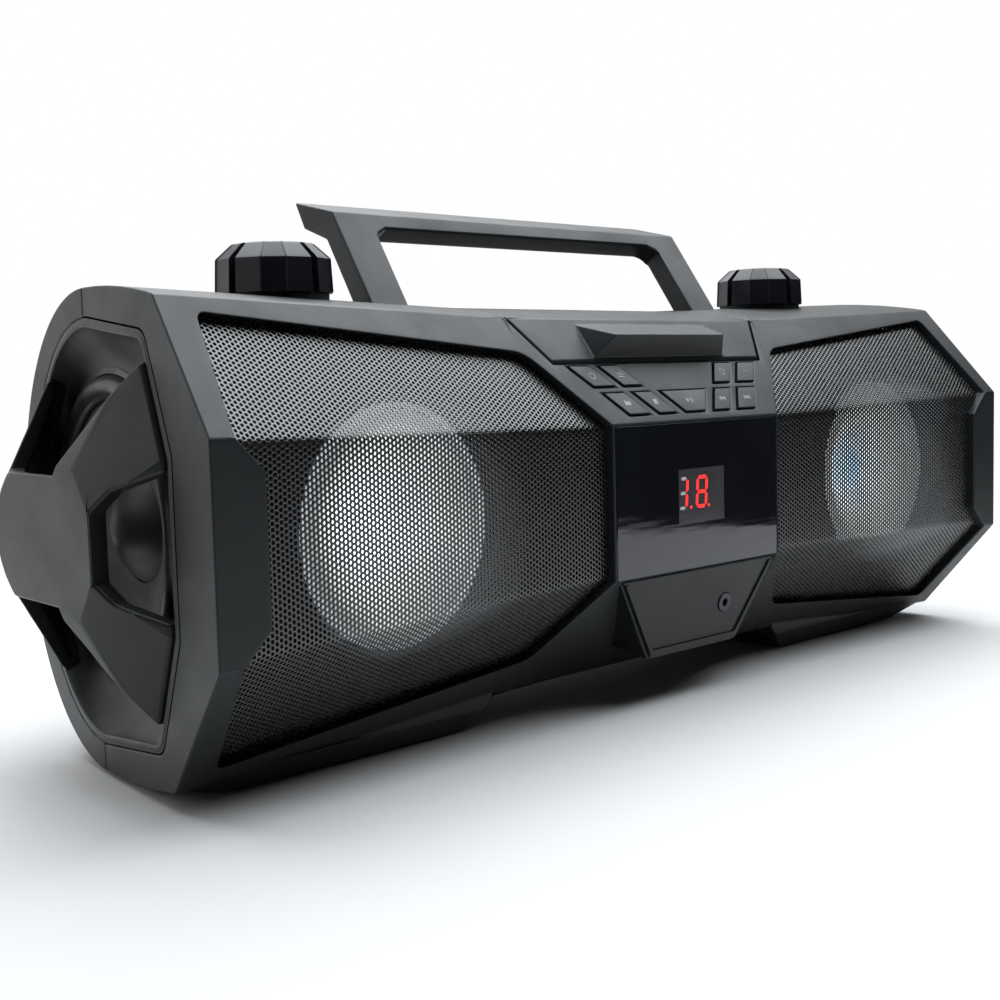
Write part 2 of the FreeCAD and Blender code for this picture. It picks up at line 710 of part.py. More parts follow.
def disc_hub():
    """The turntable that holds the disc: a flange, a centring boss and its spindle."""
    z = WELL_FLOOR_Z
    hub = Part.makeCylinder(15, 1.6, V(0, DISC_Y, z + 0.6))
    hub = hub.fuse(Part.makeCylinder(7.4, 4.4, V(0, DISC_Y, z + 0.6)))
    hub = hub.fuse(Part.makeCylinder(1.0, 14, V(0, DISC_Y, z - 12)))
    return hub


def spindle_motor():
    z = WELL_FLOOR_Z
    can = Part.makeCylinder(12, 12, V(0, DISC_Y, z - 22))
    plate = box(-17, 17, DISC_Y - 14, DISC_Y + 14, z - 10, z - 8.5)
    motor = can.fuse(plate)
    return motor.cut(Part.makeCylinder(1.05, 40, V(0, DISC_Y, z - 16)))


def laser_sled():
    z = WELL_FLOOR_Z
    block = box(21, 37, DISC_Y - 9, DISC_Y + 9, z - 12, z - 4)
    lens = Part.makeCylinder(4, 5, V(29, DISC_Y, z - 5))
    sled = block.fuse(lens)
    for side in (-1, 1):
        rod = Part.makeCylinder(1.55, 200, V(-50, DISC_Y + side * 6.5, z - 8), V(1, 0, 0))
        sled = sled.cut(rod)
    return sled


def sled_rods():
    z = WELL_FLOOR_Z
    return Part.makeCompound([
        Part.makeCylinder(1.5, 49, V(19.5, DISC_Y + side * 6.5, z - 8), V(1, 0, 0))
        for side in (-1, 1)])


# ---------------------------------------------------------------- controls
def key(corners):
    return on_facet(corners, 0, -KEY_DEEP, KEY_PROUD)


def key_board():
    """The switch board behind the keys, with one tact switch under each key."""
    reach = [(-70.0, KEY_ROW_HIGH[1] + 1), (70.0, KEY_ROW_HIGH[1] + 1),
             (60.0, KEY_ROW_LOW[0] - 1), (-60.0, KEY_ROW_LOW[0] - 1)]
    front, back = -KEY_DEEP - KEY_TRAVEL - 1.5, -KEY_DEEP - KEY_TRAVEL - 2.7
    board = keep_largest(on_facet(reach, 0, back, front).cut(tray_space()))
    parts = [board]
    for corners in key_shapes().values():
        x = sum(p[0] for p in corners) / 4
        s = sum(p[1] for p in corners) / 4
        size = 2.6
        square = [(x - size, s + size), (x + size, s + size), (x + size, s - size),
                  (x - size, s - size)]
        parts.append(on_facet(square, 0, front, -KEY_DEEP - KEY_TRAVEL - 0.3))
    return Part.makeCompound(parts)


def knob():
    """One knob, right-hand side: fluted skirt, bevelled top and a stem for its control."""
    x, y = KNOB_X, KNOB_Y
    shoulder = KNOB_SHOULDER_Z - KNOB_BASE_Z
    body = Part.makeCone(KNOB_R, KNOB_SHOULDER_R, shoulder, V(x, y, KNOB_BASE_Z))
    body = body.fuse(Part.makeCone(KNOB_SHOULDER_R, KNOB_TOP_R, KNOB_TOP_Z - KNOB_SHOULDER_Z,
                                   V(x, y, KNOB_SHOULDER_Z)))
    for i in range(KNOB_FLUTES):
        angle = 360.0 * i / KNOB_FLUTES
        groove = box(KNOB_R - 2.2, KNOB_R + 3, -1.1, 1.1, KNOB_BASE_Z - 1, KNOB_SHOULDER_Z + 3)
        groove.rotate(V(0, 0, 0), V(0, 0, 1), angle)
        groove.translate(V(x, y, 0))
        body = body.cut(groove)
    stem = Part.makeCylinder(STEM_R, KNOB_BASE_Z - 168, V(x, y, 168))
    return body.fuse(stem)


def control_pot():
    """The rotary control under a knob, with a plain bore for the knob's stem."""
    x, y = KNOB_X, KNOB_Y
    can = Part.makeCylinder(9.0, 10, V(x, y, 164))
    bush = Part.makeCylinder(STEM_R + 1.4, 9, V(x, y, 174))
    bore = Part.makeCylinder(STEM_R + STEM_FIT, 40, V(x, y, 167.5))
    return can.fuse(bush).cut(bore)


def display_window():
    half = DISPLAY_HALF
    y = CENTRE_SECTION[0]
    return box(-half, half, y, y + DISPLAY_THICK - 0.2, DISPLAY_Z[0] + 0.2, DISPLAY_Z[1] - 0.3)


def display_board():
    """The board behind the display window with its two-digit lamp block."""
    y = CENTRE_SECTION[0] + DISPLAY_THICK
    block = box(-WINDOW_HALF, WINDOW_HALF, y + 0.4, y + 8.4, *WINDOW_Z)
    board = box(-38, 38, y + 8.4, y + 10.0, 70, 117)
    return block.fuse(board)


def socket_panel():
    return chin_block(0, CHIN_THICK - 0.2, 2.5).cut(jack_bore(4.6))


def jack_axis():
    points = chin()
    n = (points[1] - points[0]).cross(points[3] - points[0])
    n.normalize()
    inward = n if n.y > 0 else n * -1
    top, low = points[0], points[1]
    part = (JACK_Z - low.z) / (top.z - low.z)
    centre = V(JACK_X, low.y + part * (top.y - low.y), JACK_Z)
    return centre, inward


def jack_bore(radius):
    centre, inward = jack_axis()
    return Part.makeCylinder(radius, 40, centre - inward * 10, inward)


def audio_jack():
    centre, inward = jack_axis()
    ring = Part.makeCylinder(4.5, 3.6, centre - inward * 0.6, inward)
    body = Part.makeCylinder(5.2, 13, centre + inward * 3.0, inward)
    hole = Part.makeCylinder(JACK_R, 14, centre - inward * 2.0, inward)
    return ring.fuse(body).cut(hole)


# ---------------------------------------------------------------- handle
def handle():
    """The carrying handle: two leaning legs and a wedge-shaped bar, one moulding."""
    bar_points = HANDLE_FRONT[1:] + HANDLE_REAR[:3]
    bar = side_prism(bar_points, -HANDLE_OUTER, HANDLE_OUTER)
    slope = (HANDLE_FRONT[1][0] - HANDLE_FRONT[0][0]) / (HANDLE_FRONT[1][1]
                                                        - HANDLE_FRONT[0][1])
    drop = HANDLE_FRONT[0][1] - HANDLE_FOOT_Z

    def leg_ring(y_front, y_rear, z_front, z_rear, flare):
        return Part.makePolygon([
            V(HANDLE_INNER + flare, y_front, z_front), V(HANDLE_OUTER + flare, y_front, z_front),
            V(HANDLE_OUTER + flare, y_rear, z_rear), V(HANDLE_INNER + flare, y_rear, z_rear),
            V(HANDLE_INNER + flare, y_front, z_front)])

    top = leg_ring(HANDLE_FRONT[2][0], HANDLE_REAR[2][0], HANDLE_FRONT[2][1], HANDLE_REAR[2][1],
                   0)
    foot_ring = leg_ring(HANDLE_FRONT[0][0] - slope * drop, HANDLE_REAR[3][0] - slope * drop,
                         HANDLE_FOOT_Z, HANDLE_REAR[3][1] - drop, HANDLE_FLARE)
    leg = Part.makeLoft([foot_ring, top], True, True)
    y_low, z_low = HANDLE_REAR[2]
    gusset = corner_gusset(GUSSET_REACH, y_low, z_low)
    return bar.fuse(leg).fuse(mirrored(leg)).fuse(gusset).fuse(mirrored(gusset))


def corner_gusset(reach, y_low, z_low):
    """The corner fillet between the bar's underside and a leg, as a small wedge."""
    x = HANDLE_INNER
    y0, z0 = HANDLE_FRONT[1]
    lean = (HANDLE_REAR[2][0] - HANDLE_REAR[3][0]) / (HANDLE_REAR[2][1] - HANDLE_REAR[3][1])
    drop = reach * GUSSET_DROP

    def face(px, y_front, z_front, y_back, z_back):
        return [V(px, y_front, z_front), V(px, y_back, z_back)]

    a = face(x + 1, y0, z0, y_low, z_low)
    b = face(x - reach, y0, z0, y_low, z_low)
    c = face(x + 1, y0 - lean * drop, z0 - drop, y_low - lean * drop, z_low - drop)
    front = [a[0], b[0], c[0]]
    back = [a[1], b[1], c[1]]
    return Part.makeLoft([Part.makePolygon(front + front[:1]),
                          Part.makePolygon(back + back[:1])], True, True)


# ---------------------------------------------------------------- back and inside
def battery_pivot():
    """y and z of the battery door's hinge axis, inside its lower edge."""
    z = BATTERY_Z[0] + DOOR_EDGE_R
    return back_y(z) - DOOR_EDGE_R, z


def battery_door(rear_skin):
    """A piece of the back, with its lower edge rounded about the hinge axis."""
    y, z = battery_pivot()
    panel = rear_skin.common(battery_opening(0))
    panel = panel.cut(box(-BATTERY_HALF - 1, BATTERY_HALF + 1, 0, 120, 0, z))
    edge = Part.makeCylinder(DOOR_EDGE_R, 2 * BATTERY_HALF, V(-BATTERY_HALF, y, z), V(1, 0, 0))
    return keep_largest(panel.fuse(edge))


def battery_case():
    """The open-backed box for the cells behind the battery door."""
    z0, z1 = BATTERY_Z
    y0, y1 = 22.0, 76.0
    outer = box(-BATTERY_HALF + 2, BATTERY_HALF - 2, y0, y1, z0 + 4, z1 - 4)
    hollow = box(-BATTERY_HALF + 4, BATTERY_HALF - 4, y0 + 2, y1 + 1, z0 + 6, z1 - 6)
    return outer.cut(hollow)


def power_inlet():
    """The two-pin mains inlet in the back, with an open socket."""
    y = back_y(INLET_Z)
    outer = box(INLET_X - 12.3, INLET_X + 12.3, y - 22, y - 1.5, INLET_Z - 8.8, INLET_Z + 8.8)
    hollow = box(INLET_X - 9, INLET_X + 9, y - 18, y + 1, INLET_Z - 4.2, INLET_Z + 4.2)
    pins = [Part.makeCylinder(1.2, 12, V(INLET_X + side * 4.3, y - 18.5, INLET_Z), V(0, 1, 0))
            for side in (-1, 1)]
    return outer.cut(hollow).fuse(pins[0]).fuse(pins[1])


def aerial_y():
    return SEAM_Y + at(REAR_DEPTH, AERIAL_X) - 3.4


def aerial_mount():
    """The block on the back that holds the foot of the aerial."""
    y = aerial_y()
    block = box(AERIAL_X - 8, AERIAL_X + 8, y - 26, y - 4.2, AERIAL_Z - 8, AERIAL_Z + 8)
    block = block.cut(envelope(0))
    pin = Part.makeCylinder(2.0, 8.2, V(AERIAL_X, y - 5, AERIAL_Z), V(0, 1, 0))
    return block.fuse(pin)


def aerial():
    """The telescopic aerial, folded flat along the back, built along -X from its foot."""
    y = aerial_y()
    foot_part = Part.makeCylinder(6.0, 7.4, V(AERIAL_X, y - 3.8, AERIAL_Z), V(0, 1, 0))
    bore = Part.makeCylinder(2.05, 20, V(AERIAL_X, y - 10, AERIAL_Z), V(0, 1, 0))
    rod = foot_part
    lengths = (0.34, 0.34, 0.28)
    x = AERIAL_X - 4
    for i, part in enumerate(lengths):
        length = AERIAL_LENGTH * part
        rod = rod.fuse(Part.makeCylinder(AERIAL_R - 0.5 * i, length, V(x, y, AERIAL_Z),
                                         V(-1, 0, 0)))
        x -= length
    rod = rod.fuse(Part.makeCylinder(AERIAL_R, 9, V(x, y, AERIAL_Z), V(-1, 0, 0)))
    return rod.cut(bore)


def main_board():
    board = box(-84, 84, -40, 8, 40, 41.6)
    heat_sink = box(-30, 30, -20, -8, 41.6, 66)
    capacitors = [Part.makeCylinder(6, 20, V(x, 0, 41.6)) for x in (-60, -44, 44, 60)]
    return Part.makeCompound([board, heat_sink] + capacitors)


# ---------------------------------------------------------------- build
def build():
    whole = shell()
    front = keep_largest(front_cabinet(whole))
    rear = rear_cabinet(whole)
    skin = whole.common(box(-320, 320, SEAM_Y, 200, -50, 300))
    nodes = {"front_cabinet": front, "rear_cabinet": keep_largest(rear)}
    nodes["battery_door"] = battery_door(skin)
    nodes["battery_case"] = battery_case()
    sided = {"grille": grille(), "end_guard": end_guard(), "control": control_pot()}
    for name, shape in driver_parts().items():
        sided[name] = placed_driver(shape)
    sided.update(radiator_parts())
    for name, shape in sided.items():
        nodes[name + "_right"] = shape
        nodes[name + "_left"] = mirrored(shape)
    nodes["tuning_knob"] = knob()
    nodes["volume_knob"] = mirrored(knob())
    nodes["cd_lid"] = cd_lid()
    nodes["lid_hinge_pins"] = hinge_pins()
    nodes["cd_well"] = cd_well()
    nodes["disc_hub"] = disc_hub()
    nodes["spindle_motor"] = spindle_motor()
    nodes["laser_sled"] = laser_sled()
    nodes["sled_rods"] = sled_rods()
    for name, corners in key_shapes().items():
        nodes[name] = key(corners)
    nodes["key_board"] = key_board()
    nodes["display_window"] = display_window()
    nodes["display_board"] = display_board()
    nodes["socket_panel"] = socket_panel()
    nodes["audio_jack"] = audio_jack()
    nodes["handle"] = handle()
    nodes["foot_pads"] = foot_pads()
    nodes["cabinet_screws"] = Part.makeCompound([screw(x, z) for x, z in screw_places()])
    nodes["power_inlet"] = power_inlet()
    nodes["aerial_mount"] = aerial_mount()
    nodes["aerial"] = aerial()
    nodes["main_board"] = main_board()
    return nodes


os.makedirs("parts", exist_ok=True)
for node_name, node_shape in build().items():
    node_shape.exportStep(f"parts/{node_name}.step")
    bb = node_shape.BoundBox
    print(f"{node_name:24s} solids {len(node_shape.Solids)} valid {node_shape.isValid()} "
          f"vol {node_shape.Volume / 1000:9.2f} cm3  x {bb.XMin:.1f} {bb.XMax:.1f}  "
          f"y {bb.YMin:.1f} {bb.YMax:.1f}  z {bb.ZMin:.1f} {bb.ZMax:.1f}")
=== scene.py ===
"""A portable boombox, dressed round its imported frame. Lengths are in mm until a mesh is made."""

import math

import bmesh
import bpy
import numpy as np
from bpy.props import FloatProperty, FloatVectorProperty, IntProperty, PointerProperty
from mathutils import Matrix, Vector
from mathutils.bvhtree import BVHTree


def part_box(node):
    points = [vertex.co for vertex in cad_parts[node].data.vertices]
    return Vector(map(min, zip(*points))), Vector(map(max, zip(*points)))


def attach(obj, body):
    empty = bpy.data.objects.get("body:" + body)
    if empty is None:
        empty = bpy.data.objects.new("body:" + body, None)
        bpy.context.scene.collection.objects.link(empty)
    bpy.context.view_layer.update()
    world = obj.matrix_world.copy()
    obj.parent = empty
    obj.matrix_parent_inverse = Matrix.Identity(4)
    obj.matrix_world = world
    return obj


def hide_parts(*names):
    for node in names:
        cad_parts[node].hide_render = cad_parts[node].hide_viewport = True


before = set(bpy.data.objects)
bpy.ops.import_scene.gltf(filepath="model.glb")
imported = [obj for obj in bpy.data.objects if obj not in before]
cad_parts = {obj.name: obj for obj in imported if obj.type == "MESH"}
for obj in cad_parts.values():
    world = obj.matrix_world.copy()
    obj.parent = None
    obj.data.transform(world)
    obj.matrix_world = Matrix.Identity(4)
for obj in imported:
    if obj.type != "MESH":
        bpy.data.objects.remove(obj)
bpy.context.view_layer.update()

bl_info = {
    "name": "Boombox",
    "version": (1, 0, 0),
    "blender": (4, 5, 0),
    "location": "View3D > Sidebar > Boombox",
    "description": "Builds the visible pieces of a portable boombox round its packed frame",
    "category": "Add Mesh",
}

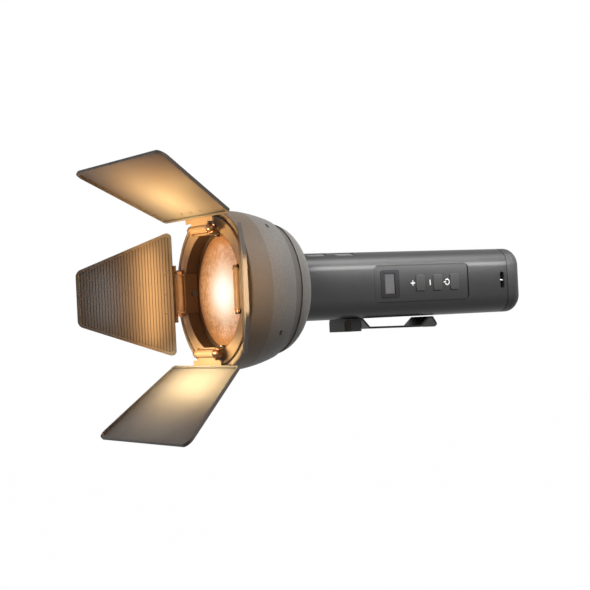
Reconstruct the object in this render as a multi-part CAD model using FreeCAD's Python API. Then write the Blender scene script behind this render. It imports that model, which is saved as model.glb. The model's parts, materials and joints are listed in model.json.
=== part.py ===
import FreeCAD, Part
import math
import os
from FreeCAD import Vector

# A hand-held LED video light: a square tube handle with battery and controls, a bell-shaped
# head with a condenser lens, and a turning ring with four barn doors.
# X runs along the tube, from the lamp's mouth (minus) to the tail (plus). Y points away from
# the side that has the control panel, Z points up. The origin is the mouth of the tripod
# socket under the tube. The pieces are modelled about the beam's axis, then lifted to it.

# Fits and gaps
snug_gap = 0.05
running_gap = 0.05
slip_gap = 0.2
moving_gap = 0.3
overrun = 1.0

# Battery cells, which set the width of the tube
cell_r = 9.25
cell_len = 65.0
cell_gap = 0.2
cell_in = 9.5
cell_button_r = 3.0
cell_button_h = 1.0
cradle_t = 1.5
cradle_play = 0.1

# Tube handle
board_bay = 5.0
tube_wall = 2.2
tube_front_x = -50.0
tube_len = 190.5
channel_inset = 1.9
channel_r = 2.6
cell_block = 2.0 * cell_r + cell_gap / 2.0
tube_half = cell_block + board_bay + tube_wall
corner_share = 0.55
tube_corner_r = corner_share * tube_half
tube_rear_x = tube_front_x + tube_len
inner_half = tube_half - tube_wall
inner_corner_r = tube_corner_r - tube_wall
corner_centre = tube_half - tube_corner_r
channel_at = corner_centre + (inner_corner_r - channel_inset) * math.sin(math.pi / 4.0)

# Cooling slots in the two upper corners of the tube, with a woven mesh in each
vent_len = 17.4
vent_w = 5.2
vent_pitch = 25.4
vent_in = 15.7
vent_count = 2
vent_tilt_deg = 25.0
mesh_t = 1.0
mesh_sunk = 0.7

# Strap slot and its bar, near the tail
strap_in = 5.0
strap_slot_w = 4.0
strap_slot_len = 13.4
strap_boss_len = 8.4
strap_boss_margin = 2.6
strap_boss_t = 3.4
strap_slot_depth = 4.4
strap_bar_r = 0.9
strap_bar_depth = 2.2
strap_bar_seat = 1.4

# End cap
cap_len = 16.2
cap_edge_r = 10.0
cap_end_t = 6.5
cap_spigot_len = 5.0
cap_spigot_wall = 1.8
cap_boss_r = 3.4
cap_bore_len = 6.0
cap_seam_w = 0.7
cap_seam_depth = 0.5

# Screws that run along the tube's channels
screw_r = 1.25
screw_head_r = 2.3
screw_head_h = 2.0
screw_bite = 9.0
socket_flat_r = 1.1
socket_flat_depth = 1.2

# Charging socket in the tail
port_w = 8.9
port_h = 3.2
port_len = 7.3
port_lip = 0.4
port_shell = 0.3
port_setback = 0.4
port_tongue_h = 0.7
port_tongue_w = 6.6
charge_board_w = 22.0
charge_board_t = 1.0
charge_board_len = 16.5

# Control panel
panel_in = 62.35
panel_len = 89.5
panel_h = 29.0
panel_corner_r = 4.2
panel_inset = 0.7
panel_gap = 0.2
panel_t = 0.8
panel_ledge = 2.0
window_in = 15.0
window_w = 17.2
window_h = 21.8
window_corner_r = 2.0
window_proud = 0.3
screen_w = 10.4
screen_h = 16.6
screen_depth = 0.7
screen_shift = 0.8
screen_corner_r = 0.6
window_flange = 1.0
window_flange_t = 0.6
control_board_t = 1.0
control_board_margin = 2.5
display_margin = 0.8

# Push buttons
button_in = 13.45
button_pitch_share = 0.1832
button_w = 8.1
button_h = 12.6
button_corner_r = 1.2
button_proud = 0.6
button_edge_r = 0.35
button_gap = 0.15
button_flange = 0.9
button_flange_t = 0.6
button_stem_r = 1.4
button_travel = 0.6
switch_half = 2.4
switch_h = 1.1

# Foot block with the tripod socket, and the belt clip that it clamps
block_len = 15.2
block_w = 29.6
block_h = 8.2
block_corner = 3.0
block_edge_r = 0.6
block_groove_r = 0.55
socket_r = 2.6
socket_depth = 7.0
block_screw_y = 8.4
block_screw_r = 1.45
block_head_r = 2.6
block_head_h = 2.2
block_head_inset = 0.7
nut_plate_t = 2.4
nut_plate_len = 14.0
clip_t = 1.6
clip_w = 24.0
clip_front_x = -7.0
clip_bend_x = 8.9
clip_run_x = 15.0
clip_drop = 6.6
clip_run_end_x = 63.2
clip_run_sag = 0.7
clip_heel_x = 70.8
clip_heel_end_x = 74.8
clip_lip_x = 79.6
clip_lip_drop = 7.2
clip_touch_gap = 0.8
clip_bend_r = 1.2
clip_lip_r = 4.0

# Bell, rear half; the places are distances in front of the neck
bell_wall = 2.4
joint_ahead = 23.5
bell_joint_r = 52.8
band_ahead = 16.0
band_rear_r = 49.8
band_depth = 1.0
dome_ahead = 8.0
dome_mid_r = 45.7
neck_r = 35.4
neck_round = 1.2
neck_wall = 3.0
rear_spigot_len = 13.5
rear_spigot_wall = 1.8

# Bell, front half
bell_step = 0.6
mouth_ahead = 64.5
lip_face_w = 5.5
lip_wall = 3.4
lip_round = 0.8
shoulder_in = 18.5
shoulder_drop = 1.7
screw_ring_ahead = 34.4
screw_ring_r = 56.9
collar_wall = 1.6
bell_screw_count = 4
bell_screw_clock_deg = 36.0
bell_slot_w = 2.2
bell_slot_len = 4.8
bell_slot_depth = 1.8
bell_screw_r = 0.7
bell_head_r = 1.0
bell_head_h = 1.0
bell_boss_r = 3.4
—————
Within the listing above, give again exactly every line from the line with "Reconstruct the object" through the line with "channel_at = corner_centre", both included, and no other line.

Reconstruct the object in this render as a multi-part CAD model using FreeCAD's Python API. Then write the Blender scene script behind this render. It imports that model, which is saved as model.glb. The model's parts, materials and joints are listed in model.json.
=== part.py ===
import FreeCAD, Part
import math
import os
from FreeCAD import Vector

# A hand-held LED video light: a square tube handle with battery and controls, a bell-shaped
# head with a condenser lens, and a turning ring with four barn doors.
# X runs along the tube, from the lamp's mouth (minus) to the tail (plus). Y points away from
# the side that has the control panel, Z points up. The origin is the mouth of the tripod
# socket under the tube. The pieces are modelled about the beam's axis, then lifted to it.

# Fits and gaps
snug_gap = 0.05
running_gap = 0.05
slip_gap = 0.2
moving_gap = 0.3
overrun = 1.0

# Battery cells, which set the width of the tube
cell_r = 9.25
cell_len = 65.0
cell_gap = 0.2
cell_in = 9.5
cell_button_r = 3.0
cell_button_h = 1.0
cradle_t = 1.5
cradle_play = 0.1

# Tube handle
board_bay = 5.0
tube_wall = 2.2
tube_front_x = -50.0
tube_len = 190.5
channel_inset = 1.9
channel_r = 2.6
cell_block = 2.0 * cell_r + cell_gap / 2.0
tube_half = cell_block + board_bay + tube_wall
corner_share = 0.55
tube_corner_r = corner_share * tube_half
tube_rear_x = tube_front_x + tube_len
inner_half = tube_half - tube_wall
inner_corner_r = tube_corner_r - tube_wall
corner_centre = tube_half - tube_corner_r
channel_at = corner_centre + (inner_corner_r - channel_inset) * math.sin(math.pi / 4.0)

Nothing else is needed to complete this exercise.